Trust is built in the moment of challenge
Picture a mid-market technology company in the middle of a team restructure. A director learns that an AI-informed review process contributed to her being passed over for a broader role. She is not asking for source code. She is asking a simpler question: Who decided this, on what basis, and could anyone meaningfully disagree with the system?
If the answer is vague, trust collapses fast. Not only for her. For the managers who now have to defend decisions they did not fully make, and for the peers who start to wonder whether development, performance, and advancement are still connected to visible evidence.
This is where ethical AI either becomes real or reveals itself as branding. Spencer Stuart argues for people-centered AI because adoption succeeds only when technology strengthens human judgment rather than displacing it (Spencer Stuart). In HR, that means employees should be able to see that AI helped organize information, not quietly determine their standing.
The first contested decision is the moment employees decide whether your governance is real.

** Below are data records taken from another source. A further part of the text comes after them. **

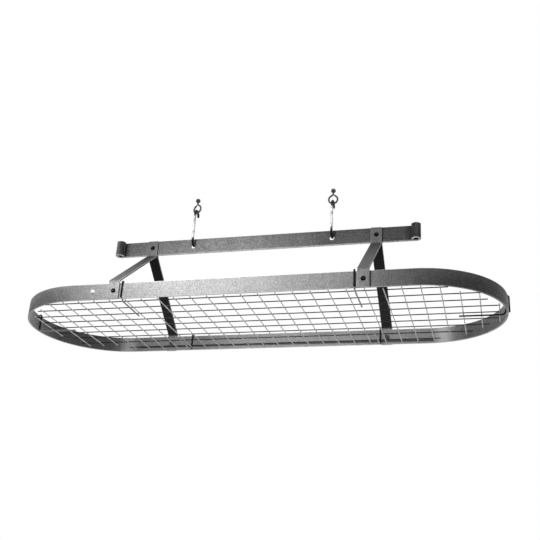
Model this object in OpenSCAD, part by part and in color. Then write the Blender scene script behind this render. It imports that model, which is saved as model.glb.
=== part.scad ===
// Hanging pot rack: an oval band of flat steel hangs on four bent legs from a flat top bar,
// the bar hangs on two bent links, and each link hangs on a ceiling hook. A loose oval sheet
// of welded wire mesh rests on six rod clips that straddle the band.
// The origin lies midway between the ceiling hooks, on the ceiling. X runs along the rack,
// -Y is its front, and all of it hangs below Z = 0.

/* [Oval band] */
// Length of the oval over its ends
band_length = 1524; // [1440:4:1800]
// Width of the oval over its long sides
band_width = 495; // [440:1:600]
// Height of the band's flat bar
band_height = 50.8; // [44:0.2:70]
// Thickness of the band's flat bar
band_t = 4.8; // [3:0.2:6.4]
// Height from the band's bottom edge to the top bar's bottom edge
bar_rise = 252.2; // [180:0.2:330]

/* [Top bar] */
// Length of the top bar over its rolled ends
bar_length = 1020; // [900:1:1200]
// Sideways place of the bar's middle
bar_x = 5; // [-10:0.5:10]
// Height of the top bar
bar_height = 50.8; // [44:0.2:64]
// Thickness of the top bar
bar_t = 6.4; // [4.8:0.2:8]
// Centre-line radius of the rolled ends
scroll_r = 11.6; // [10:0.2:16]
// How far each end is rolled round, in degrees
scroll_turn = 284; // [200:1:290]
// Diameter of the two link holes
link_hole_d = 16; // [13:0.2:20]

/* [Legs] */
// Distance of the legs from the middle of the rack
leg_x = 376; // [300:1:420]
// Width of a leg's strap
leg_w = 35; // [28:0.5:50]
// Thickness of a leg's strap
leg_t = 4.8; // [3:0.2:6]
// Centre-line radius of a leg's bends
leg_bend_r = 8.4; // [6:0.2:10]
// Height of the lower bend above the band's top edge
low_bend_lift = 6.6; // [6.2:0.2:16]
// Drop of the upper bend below the bar's bottom edge
high_bend_drop = 5.2; // [5.2:0.2:16]

/* [Fasteners] */
// Diameter of the black bolts
bolt_d = 8; // [6:0.5:10]
// Clearance of a bolt in its hole, across the diameter
bolt_fit = 0.4; // [0.2:0.1:1]
// Diameter of a bolt's button head
head_d = 15; // [13:0.5:20]
// Height of a bolt's button head
head_h = 4.4; // [3:0.2:6]
// Width across flats of the socket in a head
socket_af = 5; // [3:0.5:6]
// Depth of the socket in a head
socket_depth = 2.6; // [1:0.2:2.8]
// Width across flats of a nut
nut_af = 13; // [13:0.5:18]
// Thickness of a nut
nut_h = 5.4; // [3:0.2:5.8]
// Length of thread that stands out of a nut
thread_past = 0.8; // [0:0.2:1.2]
// Distance of the bright screw from the outer edge of the front left leg
bright_screw_gap = 52.5; // [15:0.5:60]
// Diameter of the bright screw
bright_screw_d = 6; // [4:0.5:8]
// Diameter of the bright screw's head
bright_head_d = 16; // [12:0.5:18]
// Width of the cross recess in the bright screw's head
recess_w = 1.6; // [1:0.1:2.4]

/* [Ceiling hooks and links] */
// Distance between the two ceiling hooks
hook_spacing = 467; // [400:1:560]
// Diameter of the ball at the top of a ceiling hook
ball_d = 16; // [14:0.5:22]
// Depth of the ball's centre below the ceiling
ball_drop = 7; // [6:0.1:7.2]
// Diameter of the threaded hole in the ball
fixing_hole_d = 5.1; // [4:0.1:6]
// Depth of the threaded hole in the ball
fixing_hole_depth = 9; // [6:0.5:10]
// Diameter of a ceiling hook's wire
hook_wire_d = 6; // [5.9:0.1:7]
// Centre-line radius of a ceiling hook's loop
loop_r = 14.5; // [13:0.1:18]
// Depth of the loop's centre below the ball's centre
loop_drop = 32; // [30:0.5:40]
// Depth of the neck's lower end below the ball's centre
neck_drop = 14; // [12:0.5:14]
// Opening between a loop's free tip and its neck
loop_gap = 1.5; // [0.5:0.1:4]
// Diameter of the two straight strands that run up to the neck
strand_d = 5.8; // [4.2:0.1:5.8]
// Turn of the left ceiling hook about the vertical, in degrees
left_hook_turn = 160; // [140:1:200]
// Diameter of a link's rod
link_d = 8; // [6:0.2:8.4]
// Centre-line radius of a link's bends
link_bend_r = 15; // [13:0.5:18]
// Height between the centre lines of a link's upper and lower bends
link_drop = 129; // [100:1:200]
// Straight length at each end of a link's rod
link_tip = 2; // [1.5:0.5:12]

/* [Mesh] */
// Diameter of the mesh wires
wire_d = 3.2; // [2:0.1:4]
// Distance between neighbouring mesh wires
mesh_pitch = 51.4; // [40:0.1:60]
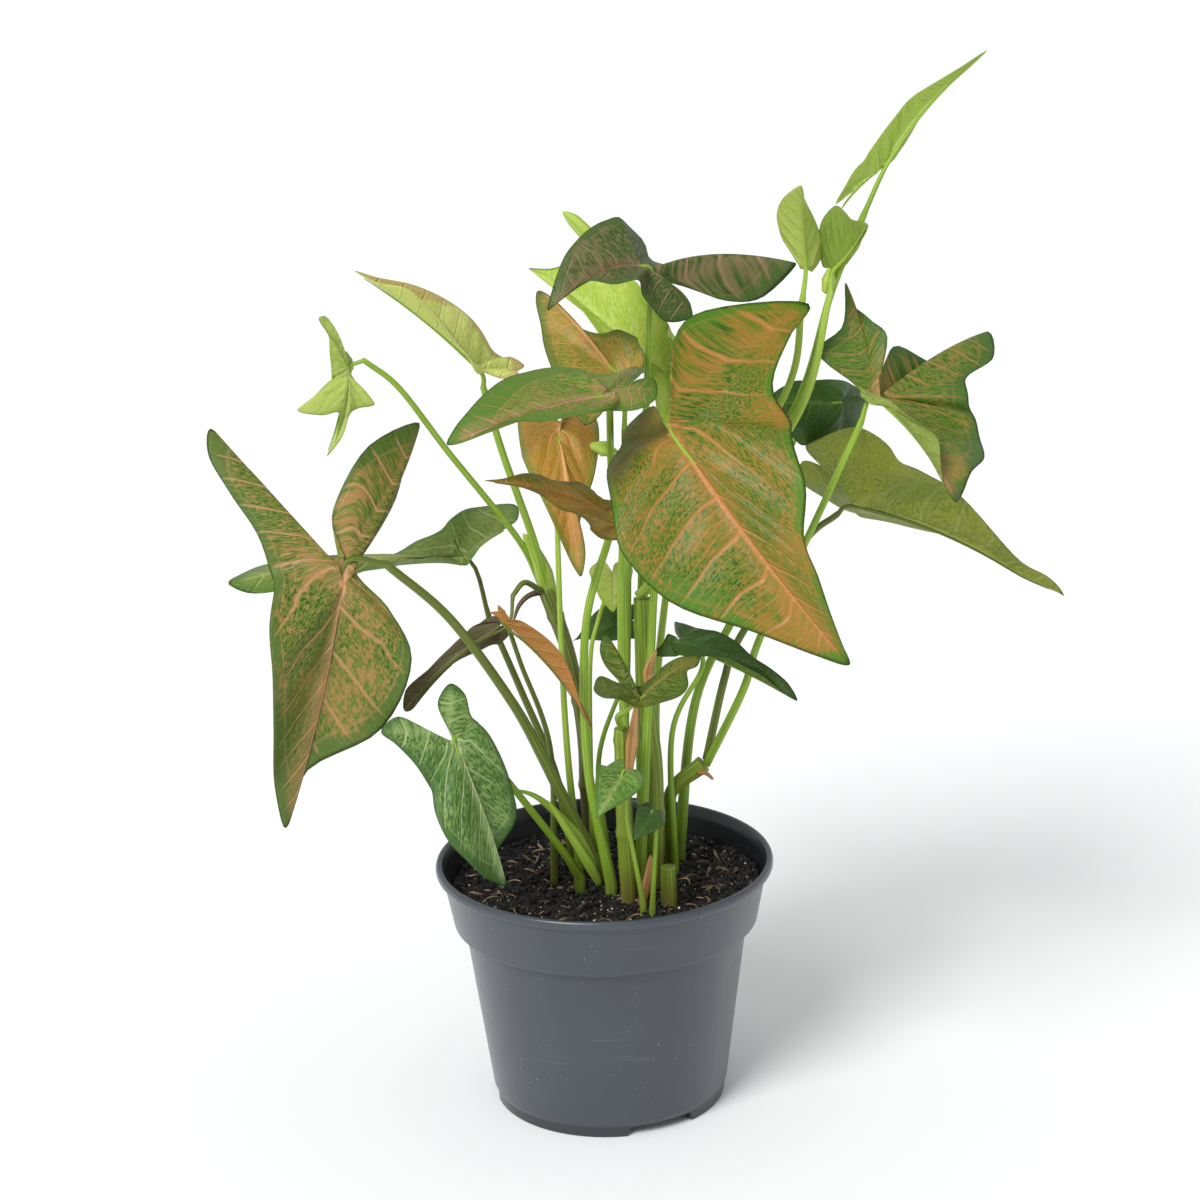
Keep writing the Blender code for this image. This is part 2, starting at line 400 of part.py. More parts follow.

Ethics has to become a leadership habit
The stronger CHROs treat ethics as an operating discipline, not a gate at the start of procurement. They revisit use cases when business conditions change. They ask whether managers are overriding recommendations thoughtfully or simply deferring to them. They watch for a subtler failure too: when a system designed to support development starts narrowing who is seen as leadership material.
That matters for any organization trying to build a credible integral leadership pipeline. Developmental intent should widen possibility, not harden old patterns into cleaner-looking outputs.
Cornell ILR’s CHRO principles make the standard plain: leaders remain responsible for the human consequences of AI use in organizations (Cornell ILR, 2024). That is the durable model — innovation with oversight, and oversight in service of people.
The question for your own context is not whether AI belongs in HR. It is whether, when the first hard call is challenged, your employees will see disciplined judgment — or institutional distance.